Written by bryanwhl • February 18, 2026 • 4 min read

airesearchllm

If you've been building LLM agents, you've probably run into this problem before. Your agent needs to call the right tool out of potentially thousands of available ones. You can't just dump all the tool descriptions into the context window, because that gets expensive fast and starts hurting performance. So you need some kind of retrieval system that picks the relevant tools before passing them to the model.

The standard approach is to embed the tool descriptions and do a similarity search against the user query. Sounds reasonable. But there's a catch: tool descriptions are written like documentation, and user queries are written like... how people actually talk. Those two things live in very different parts of the vector space, and that gap causes a lot of retrieval misses.

A paper from UC Berkeley tries to fix this with two things: Tool2Vec and ToolRefiner.

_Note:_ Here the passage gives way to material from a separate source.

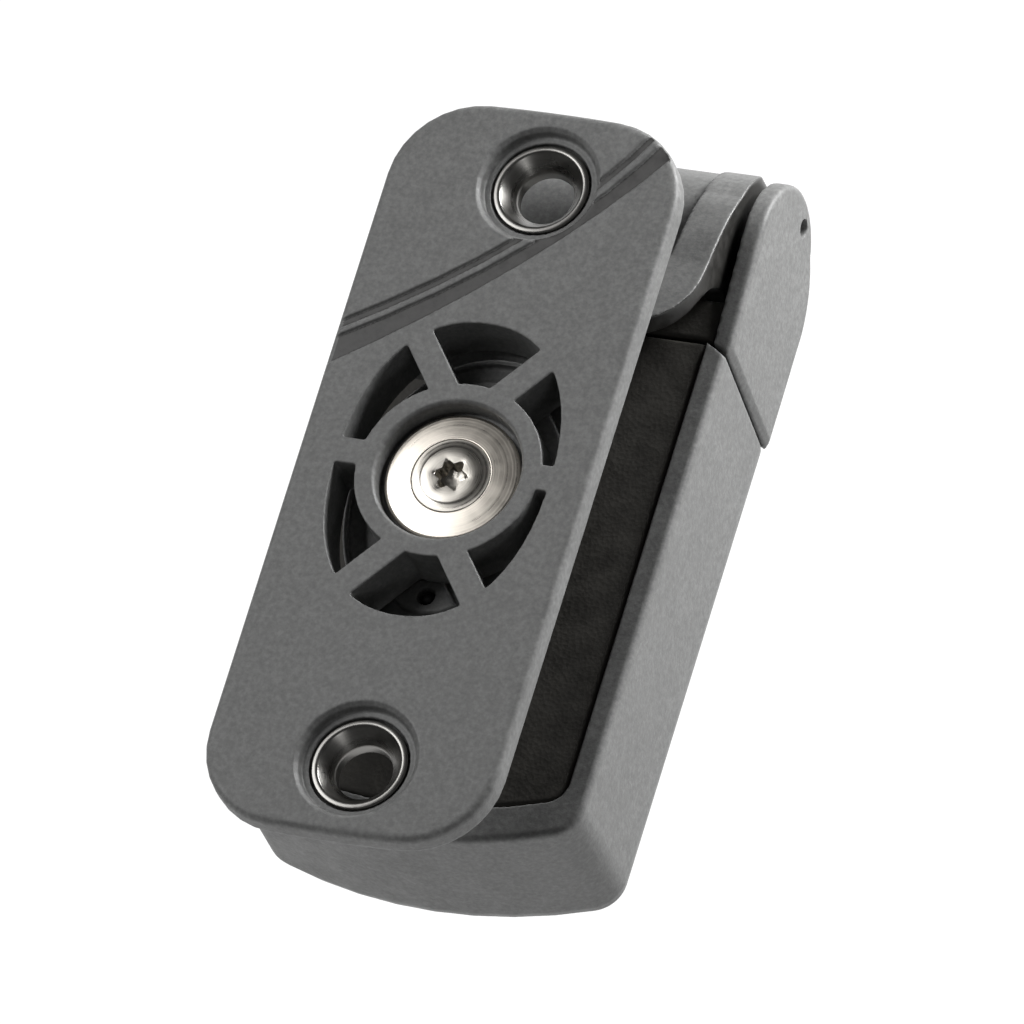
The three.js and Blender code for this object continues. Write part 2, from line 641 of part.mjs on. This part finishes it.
function spacerWasher(side) {
  const span = sideSpan(side, ARM.halfWidth + GAP, CAP.earInner - GAP);
  return cut(hingeRod(ARM.bush, span), hingeRod(HINGE.pin + GAP, [-30, 30]));
}

function hingeSpring(side) {
  const coil = { wire: 0.5, radius: 3.9, pitch: 1.25, turns: 2.4, leg: 2.2 };
  const [start] = sideSpan(side, 10.6, 13.6);
  return torsionCoil('x', coil, start, HINGE.y, HINGE.z);
}

// ---------------------------------------------------------------- cam

const camRod = (radius, span, sides) => rod('y', radius, ...span, CAM.x, CAM.z, sides);

function camBody() {
  const points = [];
  const [start, end, teeth] = [1.05, 1.83, 7];
  for (let i = 0; i <= teeth * 2; i += 1) {
    const turn = i / (teeth * 2);
    const angle = start + (end - start) * turn;
    const radius = CAM.reach + CAM.rise * turn - (i % 2 === 0 ? CAM.tooth : 0);
    points.push([CAM.z + radius * Math.sin(angle), CAM.x + radius * Math.cos(angle)]);
  }
  for (let i = 1; i < 14; i += 1) {
    const angle = end + 0.45 + ((2 * Math.PI - end + start - 0.9) * i) / 14;
    points.push([CAM.z + CAM.hub * Math.sin(angle), CAM.x + CAM.hub * Math.cos(angle)]);
  }
  const body = prism(polygon(points), CAM.front, CAM.back, UPRIGHT_Y);
  return cut(body, camRod(CAM.axle + GAP, [-20, 20]));
}

function camCarrier() {
  const { wall, thickness, left, right, height, base } = CARRIER;
  let carrier = box(left, right, -wall - thickness, wall + thickness, base, base + thickness);
  for (const y of [-wall - thickness, wall]) {
    carrier = join(carrier, box(CAM.x - 5, CAM.x + 5, y, y + thickness, base, height));
  }
  for (const [x, y] of CARRIER_SCREWS) {
    carrier = cut(carrier, rod('z', SMALL_SCREW.pilot, 0, SMALL_SCREW.depth, x, y, SIDES.small));
  }
  return cut(carrier, camRod(CAM.axle + GAP, [-20, 20]));
}

const camAxle = () => camRod(CAM.axle, [-9.8, 9.8], SIDES.small);

// A snap ring on the cam's axle, open on one side.
function axleClip(side) {
  const start = CARRIER.wall + CARRIER.thickness + GAP;
  const ring = camRod(3.8, sideSpan(side, start, start + 0.7));
  return cut(ring, camRod(CAM.axle + GAP, [-20, 20]), box(CAM.x - 1.3, CAM.x + 1.3, -20, 20, 0, CAM.z));
}

function camSpring() {
  const coil = { wire: 0.35, radius: 3.1, pitch: 1.0, turns: 2.4, leg: 2 };
  return torsionCoil('y', coil, -6.6, CAM.x, CAM.z);
}

// ---------------------------------------------------------------- assembly

const finish = (color, roughness, metalness) => ({ color, roughness, metalness });
const GREY_NYLON = finish(0x6b6c6d, 0.62, 0);
const DARK_RUBBER = finish(0x2b2a27, 0.75, 0);
const STEEL = finish(0xc9c6c0, 0.25, 1);
const DARK_STEEL = finish(0x77746f, 0.4, 1);
const ACETAL = finish(0x1d1d1c, 0.5, 0);

const group = new THREE.Group();
group.name = 'cam_cleat';

function addPiece(name, shape, look) {
  const mesh = new THREE.Mesh(toGeometry(shape), new THREE.MeshStandardMaterial(look));
  mesh.name = name;
  group.add(mesh);
}

addPiece('mount_plate', mountPlate(), GREY_NYLON);
addPiece('screw_cup_upper', screwCup(HOLE_Y), STEEL);
addPiece('screw_cup_lower', screwCup(-HOLE_Y), STEEL);
addPiece('hub_bush', hubBush(), ACETAL);

addPiece('swivel_arm', swivelArm(), GREY_NYLON);
addPiece('retaining_washer', retainingWasher(), STEEL);
addPiece('pivot_screw', pivotScrew(), DARK_STEEL);
addPiece('pivot_nut', pivotNut(), DARK_STEEL);
addPiece('detent_spring', detentSpring(), STEEL);
addPiece('detent_ball', detentBall(), STEEL);

addPiece('lower_housing', lowerHousing(), GREY_NYLON);
addPiece('top_cap', topCap(), GREY_NYLON);
addPiece('front_pad', frontPad(), DARK_RUBBER);
addPiece('cap_insert', capInsert(), DARK_RUBBER);
addPiece('rear_cover', rearCover(), GREY_NYLON);
for (const [name, side] of [['left', -1], ['right', 1]]) {
  addPiece(`hinge_bush_${name}`, hingeBush(side), ACETAL);
  addPiece(`hinge_pin_${name}`, hingePin(side), STEEL);
  addPiece(`spacer_washer_${name}`, spacerWasher(side), ACETAL);
  addPiece(`hinge_spring_${name}`, hingeSpring(side), DARK_STEEL);
  addPiece(`cap_screw_${name}`, capScrew(side), DARK_STEEL);
  addPiece(`axle_clip_${name}`, axleClip(side), DARK_STEEL);
}
COVER_SCREWS.forEach(([x, y], i) => {
  addPiece(`cover_screw_${i + 1}`, backScrew(x, y, SMALL_SCREW.length), DARK_STEEL);
});
CARRIER_SCREWS.forEach(([x, y], i) => {
  addPiece(`carrier_screw_${i + 1}`, backScrew(x, y, SMALL_SCREW.carrierLength), DARK_STEEL);
});

addPiece('cam', camBody(), STEEL);
addPiece('cam_carrier', camCarrier(), STEEL);
addPiece('cam_axle', camAxle(), STEEL);
addPiece('cam_spring', camSpring(), DARK_STEEL);

export default group;
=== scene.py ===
import json
import math

import bmesh
import bpy
from mathutils import Matrix, Vector

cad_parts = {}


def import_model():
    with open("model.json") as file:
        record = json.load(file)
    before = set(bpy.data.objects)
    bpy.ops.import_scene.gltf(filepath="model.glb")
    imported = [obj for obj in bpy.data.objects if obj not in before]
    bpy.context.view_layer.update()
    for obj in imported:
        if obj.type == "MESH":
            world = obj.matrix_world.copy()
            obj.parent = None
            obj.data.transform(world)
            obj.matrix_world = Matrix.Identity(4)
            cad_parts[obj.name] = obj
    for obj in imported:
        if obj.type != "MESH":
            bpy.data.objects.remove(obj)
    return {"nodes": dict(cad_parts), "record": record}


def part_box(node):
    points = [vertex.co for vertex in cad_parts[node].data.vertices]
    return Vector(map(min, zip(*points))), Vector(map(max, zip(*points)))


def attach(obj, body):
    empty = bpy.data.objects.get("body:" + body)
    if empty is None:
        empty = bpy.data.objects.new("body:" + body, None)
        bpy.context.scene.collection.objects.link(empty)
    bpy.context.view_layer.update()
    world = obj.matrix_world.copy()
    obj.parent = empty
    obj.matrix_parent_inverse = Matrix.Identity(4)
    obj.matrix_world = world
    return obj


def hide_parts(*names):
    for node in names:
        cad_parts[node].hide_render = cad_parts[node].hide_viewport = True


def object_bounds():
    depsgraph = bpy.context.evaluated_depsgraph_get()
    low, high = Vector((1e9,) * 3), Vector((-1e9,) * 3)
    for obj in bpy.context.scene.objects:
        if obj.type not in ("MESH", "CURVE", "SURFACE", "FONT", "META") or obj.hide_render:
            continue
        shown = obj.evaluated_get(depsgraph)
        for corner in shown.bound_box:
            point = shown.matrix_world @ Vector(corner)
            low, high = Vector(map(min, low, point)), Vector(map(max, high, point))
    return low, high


MM = 0.001
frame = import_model()
CAD_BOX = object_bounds()
NODES = frame["nodes"]
BODY_OF = {
    node: body
    for body, members in frame["record"]["behaviour"]["bodies"].items()
    for node in members
}
SLOT_OF = {part["node"]: part["material_slot"] for part in frame["record"]["subparts"]}

# Moulded pieces: the size of the remeshing cells in mm, and the number of smoothing passes.
MOULDED = {
    "top_cap": (0.2, 3),
    "rear_cover": (0.2, 3),
    "front_pad": (0.2, 3),
    "cap_insert": (0.2, 3),
    "lower_housing": (0.2, 6),
    "swivel_arm": (0.2, 3),
    "mount_plate": (0.14, 4),
}
CUPS = ("screw_cup_upper", "screw_cup_lower")
TURNED = {"retaining_washer", "pivot_screw", *CUPS}

WELD = 0.002  # vertices closer than this are one, in mm
KEPT_FACES = 0.2  # the share of a remeshed shell's faces that is kept
CORNER_STEPS = 4
RING_SEGMENTS = 120
# The angle between two faces beyond which the edge is shaded sharp, in degrees.
CREASE = {"moulded": 50, "machined": 32, "turned": 40}

# The plate's outline sits this far to one side of its holes, in mm. Both grooves lie within
# the half width, with their floors between the two depths below the face.
PLATE_SHIFT = -0.65
GROOVES = {"half_width": 17.6, "least_depth": 0.16, "greatest_depth": 0.5}

# Where shade is painted on the arm's sides, in mm: beyond "inner" and past "start". From "barrel" on,
# where the arm is a rounded barrel, the painted shade covers only its ends beyond "ends".
ARM_SHADE_LIMITS = {"start": 22, "inner": 11.5, "barrel": 34, "ends": 19}
# The painted shade goes only on side faces whose normals stay within these limits.
SIDEWAYS = {"most_up": 0.75, "most_forward": 0.72}  # limits on a side face's normal

GREY = (0.133, 0.134, 0.132)
GROOVE_GREY = (0.036, 0.035, 0.034)
# The colour of the painted shade on the arm's outer sides, where the ears shadow them.
PAINTED_SHADE_GREY = (0.020, 0.0195, 0.018)
RUBBER = (0.037, 0.035, 0.031)
ACETAL = (0.013, 0.013, 0.014)
WASHER = (0.66, 0.615, 0.55)
SCREW = (0.42, 0.40, 0.365)
CUP = (0.22, 0.215, 0.205)
SPRING = (0.40, 0.39, 0.38)
PLAIN_STEEL = (0.52, 0.51, 0.49)
CAST_STEEL = (0.34, 0.33, 0.32)

NOISE_RANGE = (0.35, 0.65)  # nearly all of a noise texture's values lie between these

LEVER_SWING = 75  # how far the open lever reaches below the cleat, in mm
FLOOR_SIZE = 8  # in metres
FLOOR_GREY = 0.12
FLOOR_GLOW = 0.93  # the floor's own light, which keeps it white in the picture
WORLD_STRENGTH = 0.08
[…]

The core idea behind Tool2Vec

The insight here is simple but effective. Instead of embedding the tool's description text, you embed example user queries that were historically used with that tool.

So say you have a tool called find_email_address. Instead of embedding "This tool searches for and returns the email address of a given person", you collect all the user queries that led to this tool being called, embed each of those, and average them together. That average becomes your tool's embedding.

The result is that your tool embeddings now sit right in the middle of where real user queries land in vector space. When a new query comes in, it's naturally much closer to the Tool2Vec embeddings than to description-based ones. They visualized this with t-SNE and you can literally see the Tool2Vec embeddings sitting at the centroids of the query clusters.

It's one of those "why didn't anyone do this earlier" ideas.

ToolRefiner: the second stage

Even with better embeddings, retrieval can get messy when you're dealing with a huge number of tools. A lot of tools do similar things, and simple vector search struggles to differentiate between them when the query is ambiguous or complex.

This is where ToolRefiner comes in. The system works in two stages:

A fast retriever (Tool2Vec or a multi-label classifier) narrows the pool down from thousands of tools to a small candidate set of around 32 to 64 tools.
ToolRefiner then takes the user query and the Tool2Vec embeddings of those candidates, and runs them all through a fine-tuned DeBERTa-V3-xsmall model in a single forward pass to produce the final ranked list.

The key thing here is the "single forward pass" bit. Normal rerankers compare each tool to the query one by one, which doesn't let the model reason about how the tools relate to each other. ToolRefiner processes all candidates together, so it can pick up on interactions between tools and figure out which combination actually makes sense for the query.

The model itself is only 22M parameters, so it's fast and cheap to run.

Results

They tested on ToolBench and a new dataset they built called ToolBank. ToolBank is more interesting to me because they used Llama-3-70B to generate queries that follow natural tool co-occurrence patterns, so the queries feel more like what a real user would ask rather than the more robotic queries in ToolBench. In a head-to-head evaluation, ToolBank queries had a 60% win rate on naturalness and fluency over ToolBench.

On the hardest split of ToolBench, the framework hit a Recall@3 of 75.23, compared to the ToolBench Retriever's 54.07. That's a pretty big jump. On ToolBank's domain-specific tasks (Numpy, Pandas, AWS), they saw up to 30.5 improvement in Recall@K over description-based retrieval.

What I think

The core lesson from this paper is that the data you use to represent a tool matters way more than the documentation text. If you have historical usage data, use it. The gap between "how tools are documented" and "how people actually ask for them" is real, and Tool2Vec directly addresses that by learning from actual usage rather than from static text.

ToolRefiner is a nice addition on top, but Tool2Vec alone already produces a significant improvement. The two-stage setup is practical too since you are not replacing your existing retriever entirely, just adding a lightweight refinement step on top.

If you're building anything that involves tool selection at scale, this paper is worth a read.